• [Collected material]:
================================

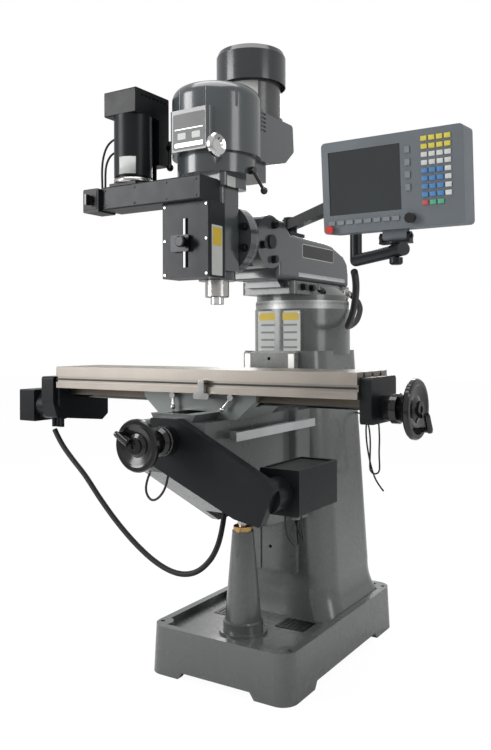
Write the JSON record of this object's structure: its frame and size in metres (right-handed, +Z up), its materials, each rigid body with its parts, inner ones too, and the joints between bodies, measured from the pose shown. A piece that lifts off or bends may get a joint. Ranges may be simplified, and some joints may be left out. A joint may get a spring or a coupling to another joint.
{
  "type": "knee-type vertical turret milling machine",
  "caption": "Upright knee mill: column and base, turret with ram, tilting powered head, knee, saddle and long T-slotted table, with a swing-arm control panel.",
  "frame": {"origin": "on the floor plane, at the centre of the base's four anchor holes", "axes": "+Z up, +X towards the operator's right, -Y towards the operator, so the column stands behind the table"},
  "size_m": [1.8525, 1.3815, 2.341],
  "materials": {
    "grey_paint": "painted",
    "dark_casting": "painted",
    "black_paint": "painted",
    "saddle_paint": "painted",
    "knee_paint": "painted",
    "ground_steel": "plain",
    "bright_steel": "plain",
    "black_steel": "plain",
    "bronze": "plain",
    "aluminium": "plain",
    "black_mesh": "painted",
    "cable_rubber": "plain",
    "panel_grey": "plain",
    "screen_glass": "plain",
    "key_plastic": "plain",
    "soft_key_plastic": "plain",
    "stop_red": "plain",
    "knob_black": "plain"
  },
  "bodies": {
    "frame": {"column_base": "grey_paint", "elevating_pedestal": "grey_paint", "elevating_nut": "bronze", "drain_screens": "black_mesh", "power_cord": "cable_rubber"},
    "turret": {"turret_degree_ring": "ground_steel", "turret": "grey_paint", "turret_bolts": "black_steel", "panel_loom": "cable_rubber"},
    "ram_pinion": {"ram_pinion": "bright_steel"},
    "ram": {"ram": "grey_paint", "nod_bolts": "black_steel", "arm_clamp": "black_paint"},
    "adapter": {"ram_adapter": "grey_paint"},
    "head": {"head_casting": "grey_paint", "tilt_bolts": "black_steel", "quill_drive_cover": "black_paint", "drive_beam": "black_paint", "quill_motor": "black_paint", "motor_control_box": "black_paint", "selector_box": "black_paint", "belt_housing": "dark_casting", "gear_housing": "dark_casting", "drive_motor": "dark_casting", "motor_cap": "black_paint", "head_cables": "cable_rubber"},
    "selector": {"selector_knob": "knob_black"},
    "quill": {"quill": "bright_steel", "quill_tab": "black_steel"},
    "spindle": {"spindle": "bright_steel"},
    "speed_wheel": {"speed_wheel": "bright_steel"},
    "brake": {"brake_lever": "bright_steel"},
    "range": {"range_lever": "bright_steel"},
    "arm": {"support_arm": "black_paint"},
    "panel_yoke": {"panel_bracket": "black_paint"},
    "panel": {"panel_housing": "panel_grey", "panel_screen": "screen_glass"},
    "keypad": {"keypad_keys": "key_plastic"},
    "soft_keys": {"soft_keys": "soft_key_plastic"},
    "stop": {"stop_button": "stop_red"},
    "jog": {"jog_knob": "knob_black"},
    "knee": {"knee": "knee_paint", "y_drive_housing": "black_paint", "y_motor": "black_paint", "y_scale": "aluminium", "knee_cables": "cable_rubber", "x_cable": "cable_rubber"},
    "elevating_screw": {"elevating_screw": "bright_steel"},
    "y_wheel": {"y_wheel": "black_steel"},
    "saddle": {"saddle": "saddle_paint", "table_stop": "bright_steel"},
    "left_lock": {"left_table_lock": "bright_steel"},
    "right_lock": {"right_table_lock": "bright_steel"},
    "table": {"table": "ground_steel", "table_brackets": "black_paint", "x_drive_housing": "black_paint", "x_motor": "black_paint"},
    "x_screw": {"x_screw": "black_steel"}
  },
  "joints": [
    {"name": "turret_swing", "type": "hinge", "parent": "frame", "child": "turret", "pos_m": [0, 0.2, 1.38], "axis": [0, 0, 1], "range_deg": [-180, 180]},
    {"name": "ram_slide", "type": "slide", "parent": "turret", "child": "ram", "axis": [0, -1, 0], "range_m": [-0.189, 0.116]},
    {"name": "ram_pinion_spin", "type": "hinge", "parent": "turret", "child": "ram_pinion", "pos_m": [0.1, 0.275, 1.432], "axis": [1, 0, 0], "range_deg": [-985, 605]},
    {"name": "head_nod", "type": "hinge", "parent": "ram", "child": "adapter", "pos_m": [0, -0.258, 1.602], "axis": [1, 0, 0], "range_deg": [-45, 45]},
    {"name": "head_tilt", "type": "hinge", "parent": "adapter", "child": "head", "pos_m": [0, -0.38, 1.602], "axis": [0, 1, 0], "range_deg": [-90, 40]},
    {"name": "quill_slide", "type": "slide", "parent": "head", "child": "quill", "axis": [0, 0, -1], "range_m": [-0.055, 0.072]},
    {"name": "spindle_spin", "type": "hinge", "parent": "quill", "child": "spindle", "pos_m": [0, -0.44, 1.4], "axis": [0, 0, 1], "continuous": true},
    {"name": "speed_wheel_turn", "type": "hinge", "parent": "head", "child": "speed_wheel", "pos_m": [0.084, -0.596, 1.888], "axis": [0.9848, -0.1736, 0], "range_deg": [-270, 270]},
    {"name": "brake_turn", "type": "hinge", "parent": "head", "child": "brake", "pos_m": [-0.163, -0.5, 1.935], "axis": [1, 0, 0], "range_deg": [-20, 20]},
    {"name": "range_turn", "type": "hinge", "parent": "head", "child": "range", "pos_m": [0.15, -0.44, 1.828], "axis": [1, 0, 0], "range_deg": [-35, 35]},
    {"name": "selector_turn", "type": "hinge", "parent": "head", "child": "selector", "pos_m": [-0.388, -0.68, 1.741], "axis": [0, 1, 0], "range_deg": [-45, 45]},
    {"name": "arm_swing", "type": "hinge", "parent": "ram", "child": "arm", "pos_m": [0.06, -0.016, 1.696], "axis": [0, 0, 1], "range_deg": [-10, 60]},
    {"name": "panel_swivel", "type": "hinge", "parent": "arm", "child": "panel_yoke", "pos_m": [0.755, -0.64, 1.5], "axis": [0, 0, 1], "range_deg": [-60, 60]},
    {"name": "panel_tilt", "type": "hinge", "parent": "panel_yoke", "child": "panel", "pos_m": [0.755, -0.64, 1.53], "axis": [1, 0, 0], "range_deg": [-15, 15]},
    {"name": "keypad_press", "type": "slide", "parent": "panel", "child": "keypad", "axis": [0, 0.9968, 0.0802], "range_m": [0, 0.0015], "stiffness_N_per_m": 400},
    {"name": "soft_key_press", "type": "slide", "parent": "panel", "child": "soft_keys", "axis": [0, 0.9968, 0.0802], "range_m": [0, 0.0015], "stiffness_N_per_m": 400},
    {"name": "stop_press", "type": "slide", "parent": "panel", "child": "stop", "axis": [0, 0.9968, 0.0802], "range_m": [0, 0.003], "stiffness_N_per_m": 400},
    {"name": "jog_turn", "type": "hinge", "parent": "panel", "child": "jog", "pos_m": [0.8138, -0.67553, 1.57374], "axis": [0, 0.9968, 0.0802], "continuous": true},
    {"name": "knee_slide", "type": "slide", "parent": "frame", "child": "knee", "axis": [0, 0, 1], "range_m": [-0.246, 0.16]},
    {"name": "elevating_screw_spin", "type": "hinge", "parent": "knee", "child": "elevating_screw", "pos_m": [0, -0.275, 0.6], "axis": [0, 0, 1], "range_deg": [-17440, 11345]},
    {"name": "y_wheel_spin", "type": "hinge", "parent": "knee", "child": "y_wheel", "pos_m": [0, -0.8, 0.913], "axis": [0, 1, 0], "range_deg": [-9725, 12245]},
    {"name": "saddle_slide", "type": "slide", "parent": "knee", "child": "saddle", "axis": [0, 1, 0], "range_m": [-0.135, 0.17]},
    {"name": "left_lock_turn", "type": "hinge", "parent": "saddle", "child": "left_lock", "pos_m": [-0.092, -0.578, 1.048], "axis": [0, 1, 0], "range_deg": [-25, 25]},
    {"name": "right_lock_turn", "type": "hinge", "parent": "saddle", "child": "right_lock", "pos_m": [0.15, -0.578, 1.048], "axis": [0, 1, 0], "range_deg": [-25, 25]},
    {"name": "table_slide", "type": "slide", "parent": "saddle", "child": "table", "axis": [1, 0, 0], "range_m": [-0.381, 0.381]},
    {"name": "x_screw_spin", "type": "hinge", "parent": "table", "child": "x_screw", "pos_m": [0.7, -0.5015, 1.03], "axis": [1, 0, 0], "range_deg": [-27440, 27440]}
  ],
  "couplings": [
    {"joint": "ram_pinion_spin", "follows": "ram_slide", "rad_per_m": 90.909},
    {"joint": "elevating_screw_spin", "follows": "knee_slide", "rad_per_m": 1236.8},
    {"joint": "y_wheel_spin", "follows": "saddle_slide", "rad_per_m": 1256.6},
    {"joint": "x_screw_spin", "follows": "table_slide", "rad_per_m": 1256.6}
  ]
}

================================

• [Instruction]: List each line in the listing that contains the string "joints".

• [Final result]:
Write the JSON record of this object's structure: its frame and size in metres (right-handed, +Z up), its materials, each rigid body with its parts, inner ones too, and the joints between bodies, measured from the pose shown. A piece that lifts off or bends may get a joint. Ranges may be simplified, and some joints may be left out. A joint may get a spring or a coupling to another joint.
  "joints": [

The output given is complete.